A la formation d’une équipe les personnes qui la composent ont souvent des compétences distinctes. Dans l’IT, on trouve par exemple des architectes, des développeurs Front, des développeurs Back, des testeurs, des opérations. En dehors de l’IT (beaucoup de projets que j’accompagne actuellement), c’est des mécaniciens, des électriciens, des mathématiciens, des spécialistes des gaz, des qualiticiens …
Alors comment faire pour aider une équipe à devenir pluridisciplinaire ?
Voici quelques techniques que j’utilise et qui peuvent donner de bons résultats (ce ne sont pas des solutions toutes faites, il vous faudra réfléchir à la meilleure façon de les mettre en œuvre dans votre contexte).
Limiter le nombre d’éléments en cours de réalisation
C’est une règle d’équipe qui focalise l’énergie de l’équipe sur la nécessité de terminer les choses en cours. Donc plutôt que d’aller chercher plus loin dans la liste des choses à faire une tâche dans son domaine de compétence, un équipier devra se creuser les méninges pour aider un autre équipier ou travailler sur une domaine qui n’est pas le sien.
La difficulté de cette règle est que beaucoup d’équipiers la transgresse car ils se disent, et leur manager également, que c’est une perte de temps et d’argent que de ne rien faire ou de mettre plus de temps à faire quelque chose qui pourrait être fait par le spécialiste.
Décomposer finement les choses à faire
Plus l’élément est macroscopique, et plus il est difficile, pour un équipier ne connaissant pas le sujet, de s’y atteler. Par crainte d’échouer, par peur de faire perdre du temps aux équipiers qui sont déjà dessus, par volonté de rester dans sa zone de confort, ou en ne sachant tout simplement pas par quel bout commencer …
En découpant finement les choses à faire, l’équipe augmente la possibilité pour un équipier de trouver une tâche qu’il se sent en mesure de réaliser.
De plus, c’est plutôt rassurant de tenter l’aventure sur une tâche d’une 1/2 journée, même si on y passe 1 journée voir plus.
Cartographier les compétences de l’équipe
Plusieurs articles parlent de compétence des équipiers agiles et introduisent les notions de « T-shaped », « Pi-Shaped » voir de « Comb-shaped » pour chaque équipier.

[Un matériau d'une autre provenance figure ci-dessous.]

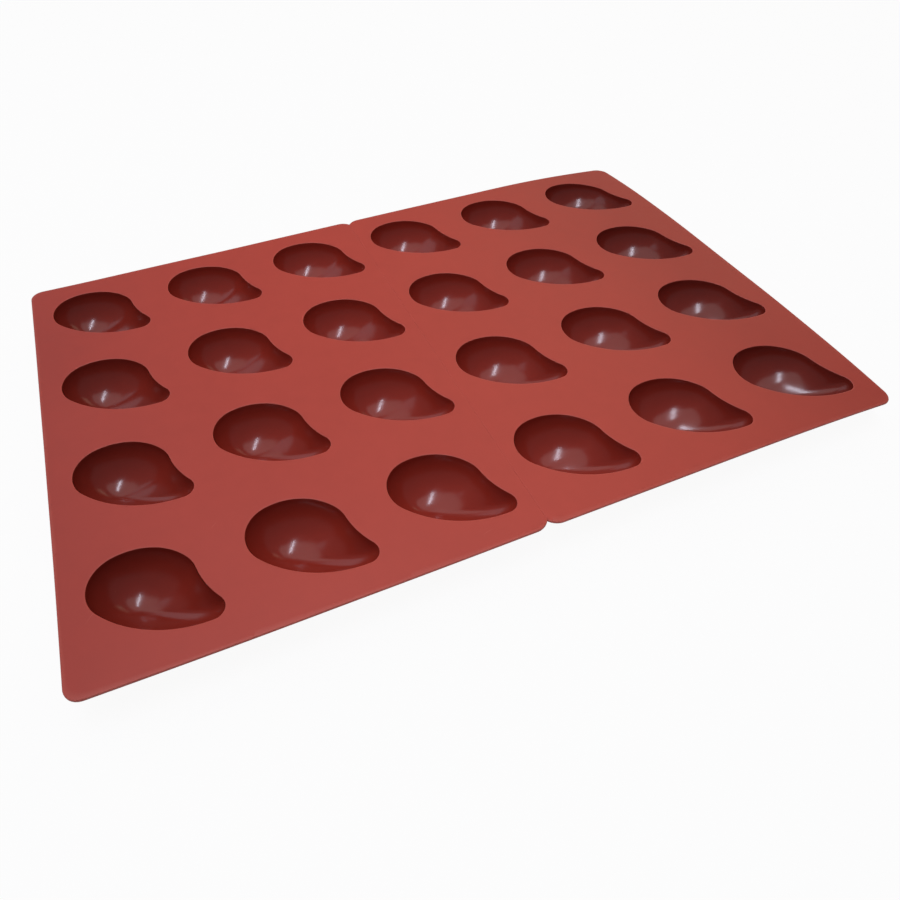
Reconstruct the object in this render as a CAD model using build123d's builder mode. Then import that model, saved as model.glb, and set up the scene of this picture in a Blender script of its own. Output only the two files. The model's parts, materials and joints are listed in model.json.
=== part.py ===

De mon côté, je préfère cartographier les compétences au niveau de l’équipe, et ce pour une version donnée du produit (quelques mois de réalisation). Lorsque la vision de la prochaine version est présentée aux équipiers, ceux-ci peuvent essayer d’estimer (avec surement une dose d’erreur importante) le niveau de compétence nécessaire pour que l’équipe soit pluridisciplinaire. Ensuite, chaque équipier estime son niveau dans chacune des compétence nécessaire au projet, par exemple avec une échelle de 0 (je n’y connais rien) à 5 (je suis expert).
Si par exemple le besoin en test est de 15, et que la somme des compétences individuelles dépasse 15, c’est bon. Sinon les équipiers proposent un programme de montée en compétence (formation, codéveloppement …) qui sera intégré dans la liste des choses à faire (car cela prend du temps) de la version.
Jouer le jeu de l’apprentissage
« Allez, pour la prochaine itération chacun d’entre nous va essayer de faire une tâche qui n’est pas dans ses compétences, et pour suivre la progression du jeu, nous allons afficher une feuille avec 2 colonnes : dans la 1ère colonne les prénoms des équipiers et dans la 2ème colonne la tâche qu’il ont fait en dehors de leur spécialité (à mettre lors de la réunion quotidienne et avec accord des autres équipiers) »
« Et celui ou celle qui n’aura rien mis à la fin de l’itération devra faire lui-même ou elle-même un gâteau maison pour toute l’équipe »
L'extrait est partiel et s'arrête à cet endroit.